Alternative Filter For A Sustainable Future
By Nikolas Krusekopf
Intermediate Category (Grades 9-10)
Innovation | Energy and Natural Resources, Environment
The goal of my project was to develop an environmentally sustainable water filter that could effectively filter out bacteria. Water filters are needed to help people in developing countries, on First Nation reserves and backcountry hikers. After reviewing an experiment conducted by scientists at MIT, I explored ways to create an effective water filter using wood. In my experiment, I inserted a 1 cm long wooden cylinder with a one cm diameter and in a clear PVC tube and secured it with a hose clamp to eliminate leaks.
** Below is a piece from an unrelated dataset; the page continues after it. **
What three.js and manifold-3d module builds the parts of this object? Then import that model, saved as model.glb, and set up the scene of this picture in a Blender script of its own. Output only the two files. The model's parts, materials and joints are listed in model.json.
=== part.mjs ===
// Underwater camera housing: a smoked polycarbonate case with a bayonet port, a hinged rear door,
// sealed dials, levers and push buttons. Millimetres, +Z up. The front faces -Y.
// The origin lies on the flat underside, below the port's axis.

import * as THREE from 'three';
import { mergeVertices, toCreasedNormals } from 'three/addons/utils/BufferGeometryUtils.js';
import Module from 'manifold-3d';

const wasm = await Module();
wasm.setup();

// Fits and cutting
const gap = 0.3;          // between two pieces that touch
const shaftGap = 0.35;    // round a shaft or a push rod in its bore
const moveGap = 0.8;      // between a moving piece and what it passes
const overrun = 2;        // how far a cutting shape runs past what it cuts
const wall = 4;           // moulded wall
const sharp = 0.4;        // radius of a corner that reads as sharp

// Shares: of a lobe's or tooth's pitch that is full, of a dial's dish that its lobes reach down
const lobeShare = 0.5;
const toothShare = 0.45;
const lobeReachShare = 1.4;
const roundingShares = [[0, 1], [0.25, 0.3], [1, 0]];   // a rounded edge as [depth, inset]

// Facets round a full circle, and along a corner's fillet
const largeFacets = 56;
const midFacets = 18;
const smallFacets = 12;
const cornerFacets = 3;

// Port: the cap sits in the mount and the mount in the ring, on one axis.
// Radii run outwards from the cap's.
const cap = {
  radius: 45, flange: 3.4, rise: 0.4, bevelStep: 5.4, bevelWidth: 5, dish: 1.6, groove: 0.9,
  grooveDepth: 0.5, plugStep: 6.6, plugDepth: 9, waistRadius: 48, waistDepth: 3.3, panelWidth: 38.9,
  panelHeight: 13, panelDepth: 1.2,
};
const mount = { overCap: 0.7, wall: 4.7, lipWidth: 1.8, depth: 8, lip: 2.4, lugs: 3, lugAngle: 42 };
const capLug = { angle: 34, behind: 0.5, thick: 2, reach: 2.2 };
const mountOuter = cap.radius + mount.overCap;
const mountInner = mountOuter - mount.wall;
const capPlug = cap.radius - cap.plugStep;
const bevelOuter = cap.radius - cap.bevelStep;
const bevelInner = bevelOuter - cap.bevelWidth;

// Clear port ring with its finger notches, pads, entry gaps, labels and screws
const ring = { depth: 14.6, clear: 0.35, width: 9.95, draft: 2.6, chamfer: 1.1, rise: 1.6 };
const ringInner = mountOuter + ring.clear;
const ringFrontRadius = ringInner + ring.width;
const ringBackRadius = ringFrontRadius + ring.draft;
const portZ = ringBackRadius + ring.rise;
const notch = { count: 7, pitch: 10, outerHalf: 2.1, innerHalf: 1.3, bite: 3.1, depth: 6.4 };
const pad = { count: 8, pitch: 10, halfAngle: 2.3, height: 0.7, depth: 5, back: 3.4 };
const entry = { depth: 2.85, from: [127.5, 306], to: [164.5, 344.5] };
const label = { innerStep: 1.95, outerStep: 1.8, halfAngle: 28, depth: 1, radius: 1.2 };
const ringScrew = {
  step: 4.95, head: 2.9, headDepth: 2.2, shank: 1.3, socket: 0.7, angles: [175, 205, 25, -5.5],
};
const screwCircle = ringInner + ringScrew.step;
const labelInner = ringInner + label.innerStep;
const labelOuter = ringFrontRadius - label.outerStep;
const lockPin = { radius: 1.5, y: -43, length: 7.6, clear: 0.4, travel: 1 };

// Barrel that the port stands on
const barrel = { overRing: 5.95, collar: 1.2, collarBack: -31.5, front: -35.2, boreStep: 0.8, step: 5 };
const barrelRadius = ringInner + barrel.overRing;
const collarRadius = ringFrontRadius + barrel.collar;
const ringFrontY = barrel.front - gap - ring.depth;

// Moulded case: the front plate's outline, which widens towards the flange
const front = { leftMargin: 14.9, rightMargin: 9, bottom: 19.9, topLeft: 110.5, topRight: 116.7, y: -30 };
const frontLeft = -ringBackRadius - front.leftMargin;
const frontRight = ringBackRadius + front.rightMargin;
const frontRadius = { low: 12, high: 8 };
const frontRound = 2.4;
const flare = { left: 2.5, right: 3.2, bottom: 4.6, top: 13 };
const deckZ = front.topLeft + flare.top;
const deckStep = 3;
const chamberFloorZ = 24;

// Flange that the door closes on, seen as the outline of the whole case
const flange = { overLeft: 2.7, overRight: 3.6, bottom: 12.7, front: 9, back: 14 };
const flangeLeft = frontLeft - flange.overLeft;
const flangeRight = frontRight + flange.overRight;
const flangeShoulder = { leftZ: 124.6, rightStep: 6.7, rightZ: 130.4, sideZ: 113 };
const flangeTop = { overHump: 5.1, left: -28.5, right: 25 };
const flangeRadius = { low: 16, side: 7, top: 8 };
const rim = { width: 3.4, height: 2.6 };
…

I created a solution of distilled water and different amounts of probiotics or zinc oxide nanoparticles, which are similar to bacteria, and poured the solution into the tubing and let gravity pull the water through the wood. I did this process five different times with multiple samples for each different tests from November to March.
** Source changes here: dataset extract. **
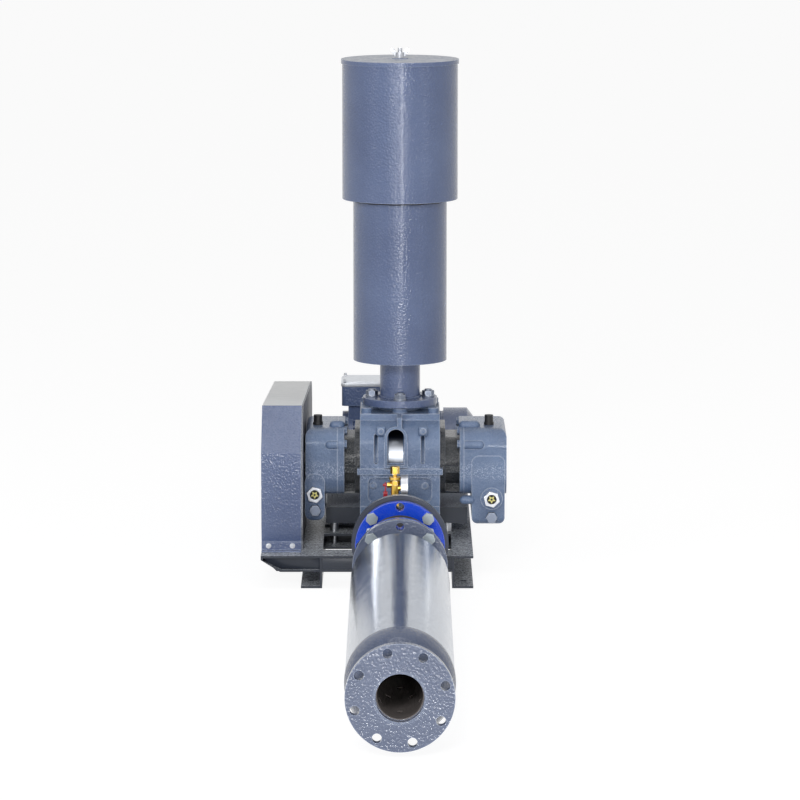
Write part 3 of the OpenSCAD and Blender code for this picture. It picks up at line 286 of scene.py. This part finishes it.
# Weld beads
# Where a pipe meets a shell or a flange the joint is a hand-laid bead under the paint, a ring
# with small even ripples.
def bead(name, centre, radius, thick, turn, material):
    ripples = int(radius * 2 * math.pi / (thick * 0.9))
    alone()
    bpy.ops.mesh.primitive_torus_add(major_segments=ripples * 2, minor_segments=10,
                                     major_radius=radius, minor_radius=thick,
                                     location=centre, rotation=turn)
    obj = bpy.context.active_object
    bpy.ops.object.mode_set(mode="EDIT")
    bpy.ops.mesh.select_all(action="DESELECT")
    bpy.ops.object.mode_set(mode="OBJECT")
    for vertex in obj.data.vertices:
        step = round(math.atan2(vertex.co.y, vertex.co.x) / (math.pi / ripples))
        vertex.select = step % 2 == 0
    bpy.ops.object.mode_set(mode="EDIT")
    bpy.ops.transform.shrink_fatten(value=-thick * 0.22)
    bpy.ops.object.mode_set(mode="OBJECT")
    settle(name, material, smooth=80)


upright, to_front, to_right = (0, 0, 0), (math.pi / 2, 0, 0), (0, math.pi / 2, 0)
axis_x, axis_y = 0.028, -0.225
line_z = 0.111
pipe_weld, pipe_bead = 0.0455, 0.0025
neck_weld, neck_bead = 0.0490, 0.0026
shell_foot, inlet_flange_top = 0.458, 0.377
shell_back, flange_back = -1.0245, -2.0985
for name, centre, turn in (("neck_weld", (axis_x, axis_y, shell_foot), upright),
                           ("inlet_flange_weld", (axis_x, axis_y, inlet_flange_top), upright),
                           ("silencer_neck_weld", (axis_x, shell_back, line_z), to_front)):
    bead(name, centre, pipe_weld, pipe_bead, turn, shell_paint)
bead("front_neck_weld", (axis_x, flange_back, line_z), neck_weld, neck_bead, to_front,
     shell_paint)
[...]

I found that a wood filter could effectively filter out the bacteria once I perfected my testing method. In my last run of testing, which was the most successful of my tests. My samples had an average of 99.96% of the bacteria removed from the water. I also discovered that balsam fir is the best type of wood to remove bacteria from water. At first, I thought that pine wood was the best wood to use, however, my tests found that the pinewood as well as the maple wood, which I tried introduced sap into the water. These findings are important because a wood filter may be useful for developing countries, First Nations reserves or backcountry hikers. In future experiments, I am planning to examine whether wood filters can be used to remove other types of contaminants such as hormones and antibiotics. The process for doing this uses activated carbon filters at the moment, so I would have to incorporate that into the filter. In conclusion I created a wood filter that can effectively filter bacteria from water.